JSON records of objects
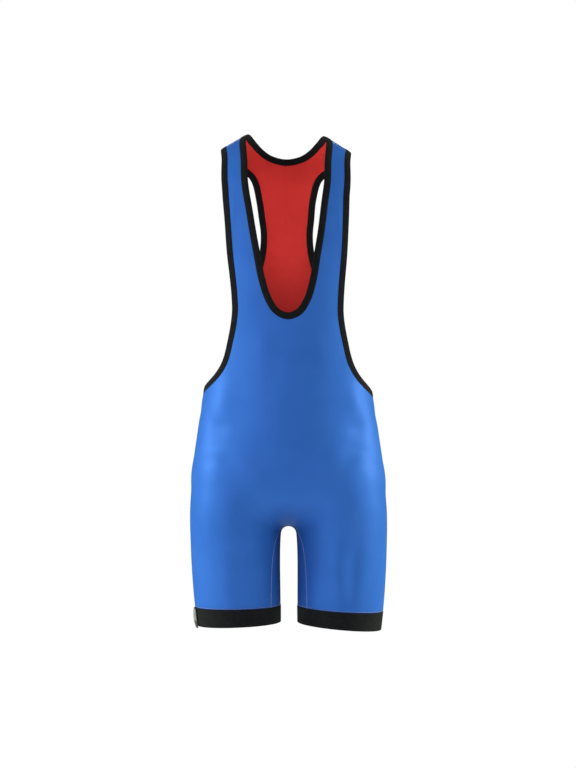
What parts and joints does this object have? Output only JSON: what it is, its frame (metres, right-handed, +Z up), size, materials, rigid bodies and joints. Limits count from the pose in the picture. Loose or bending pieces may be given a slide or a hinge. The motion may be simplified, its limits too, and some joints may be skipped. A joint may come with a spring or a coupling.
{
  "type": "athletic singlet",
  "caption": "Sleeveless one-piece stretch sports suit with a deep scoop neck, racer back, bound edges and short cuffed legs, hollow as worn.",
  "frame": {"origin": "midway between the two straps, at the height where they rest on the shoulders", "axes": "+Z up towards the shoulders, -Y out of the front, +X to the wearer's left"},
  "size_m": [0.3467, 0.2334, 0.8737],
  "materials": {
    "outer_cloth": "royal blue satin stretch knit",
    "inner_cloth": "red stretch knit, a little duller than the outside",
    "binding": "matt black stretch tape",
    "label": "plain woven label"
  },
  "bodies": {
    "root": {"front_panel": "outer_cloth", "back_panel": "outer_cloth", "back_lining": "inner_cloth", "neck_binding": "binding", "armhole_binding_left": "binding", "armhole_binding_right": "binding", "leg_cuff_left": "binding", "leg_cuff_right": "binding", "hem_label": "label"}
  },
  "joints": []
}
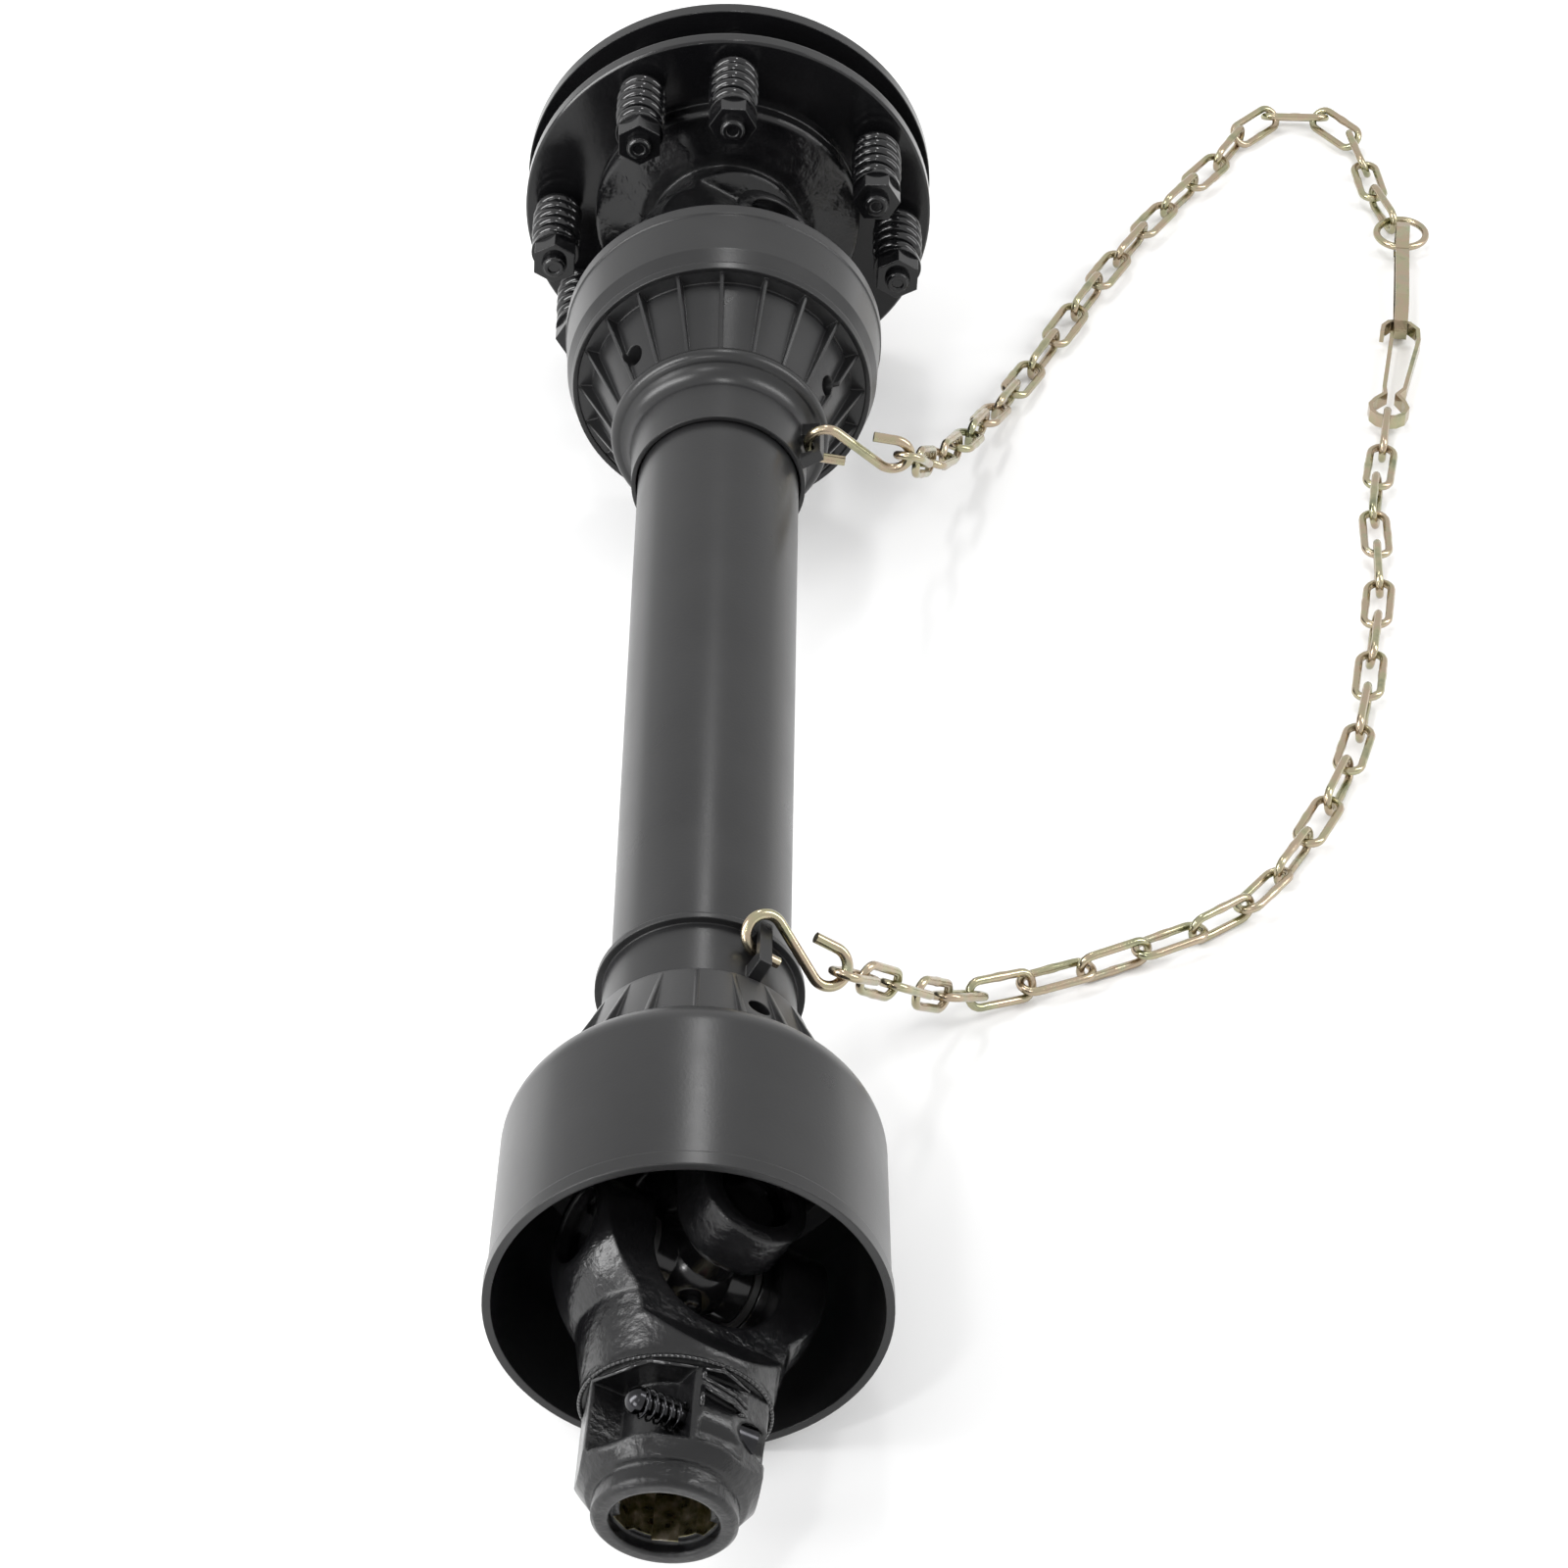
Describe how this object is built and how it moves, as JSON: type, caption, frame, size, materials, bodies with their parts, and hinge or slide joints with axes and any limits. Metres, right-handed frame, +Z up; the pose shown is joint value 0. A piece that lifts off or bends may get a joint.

■ Exercise ■
Please reproduce every line of the material word for word.

■ Task answer ■
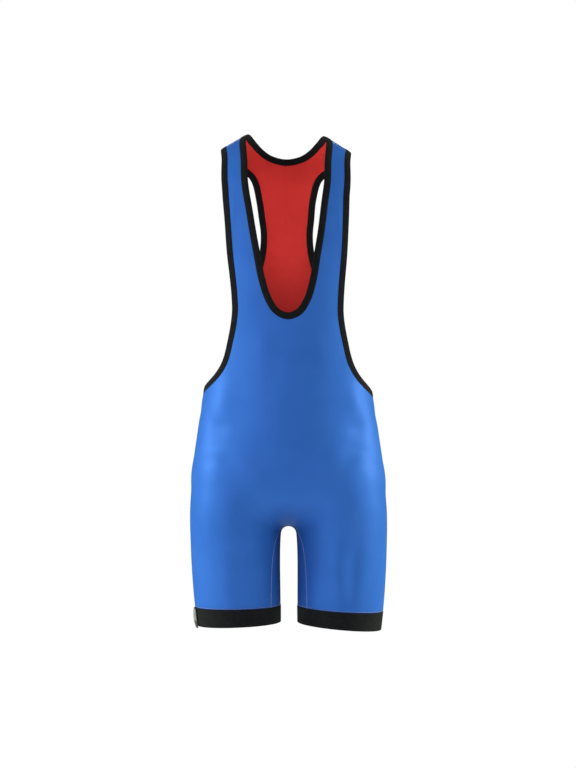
What parts and joints does this object have? Output only JSON: what it is, its frame (metres, right-handed, +Z up), size, materials, rigid bodies and joints. Limits count from the pose in the picture. Loose or bending pieces may be given a slide or a hinge. The motion may be simplified, its limits too, and some joints may be skipped. A joint may come with a spring or a coupling.
{
  "type": "athletic singlet",
  "caption": "Sleeveless one-piece stretch sports suit with a deep scoop neck, racer back, bound edges and short cuffed legs, hollow as worn.",
  "frame": {"origin": "midway between the two straps, at the height where they rest on the shoulders", "axes": "+Z up towards the shoulders, -Y out of the front, +X to the wearer's left"},
  "size_m": [0.3467, 0.2334, 0.8737],
  "materials": {
    "outer_cloth": "royal blue satin stretch knit",
    "inner_cloth": "red stretch knit, a little duller than the outside",
    "binding": "matt black stretch tape",
    "label": "plain woven label"
  },
  "bodies": {
    "root": {"front_panel": "outer_cloth", "back_panel": "outer_cloth", "back_lining": "inner_cloth", "neck_binding": "binding", "armhole_binding_left": "binding", "armhole_binding_right": "binding", "leg_cuff_left": "binding", "leg_cuff_right": "binding", "hem_label": "label"}
  },
  "joints": []
}
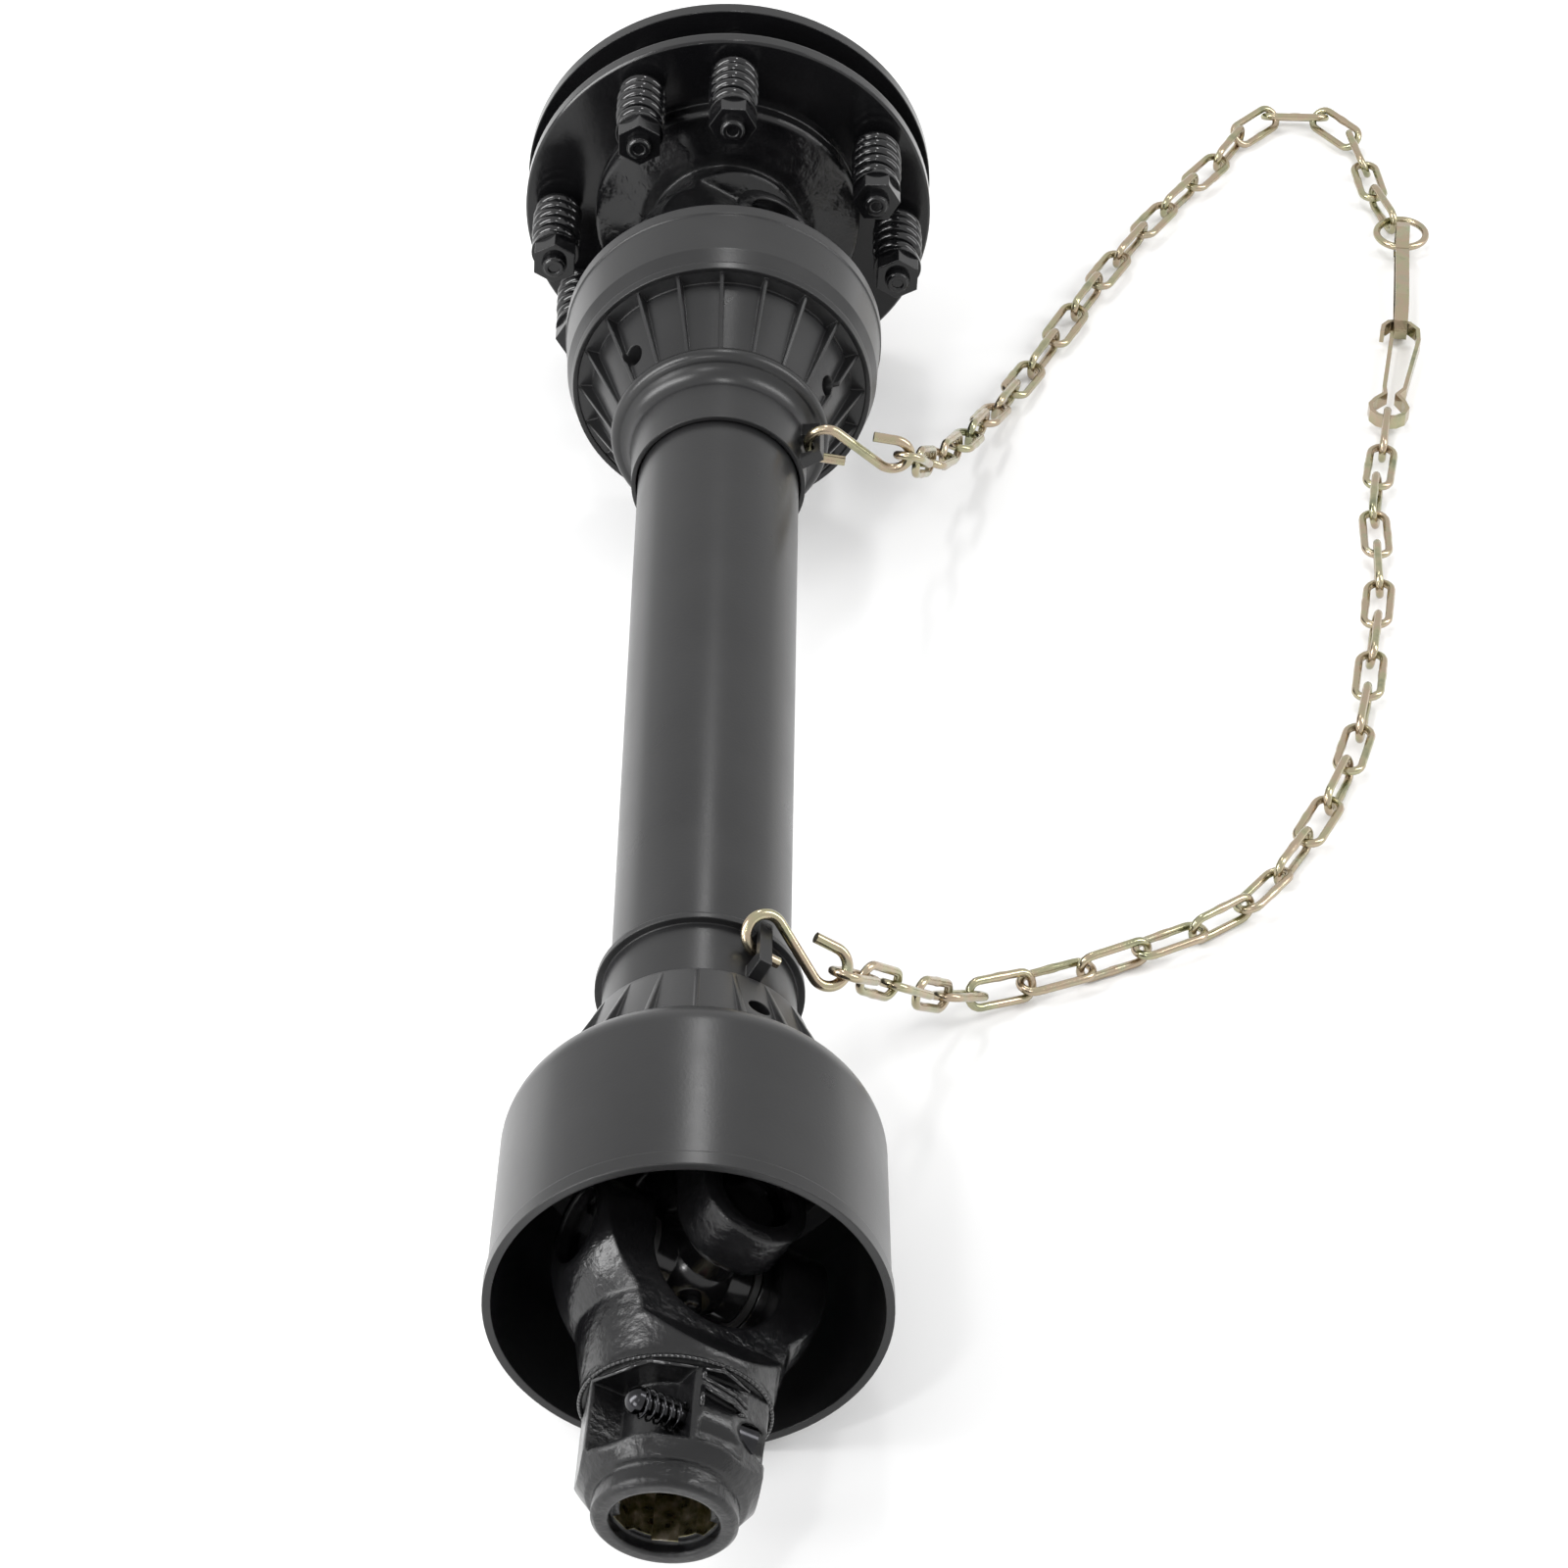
Describe how this object is built and how it moves, as JSON: type, caption, frame, size, materials, bodies with their parts, and hinge or slide joints with axes and any limits. Metres, right-handed frame, +Z up; the pose shown is joint value 0. A piece that lifts off or bends may get a joint.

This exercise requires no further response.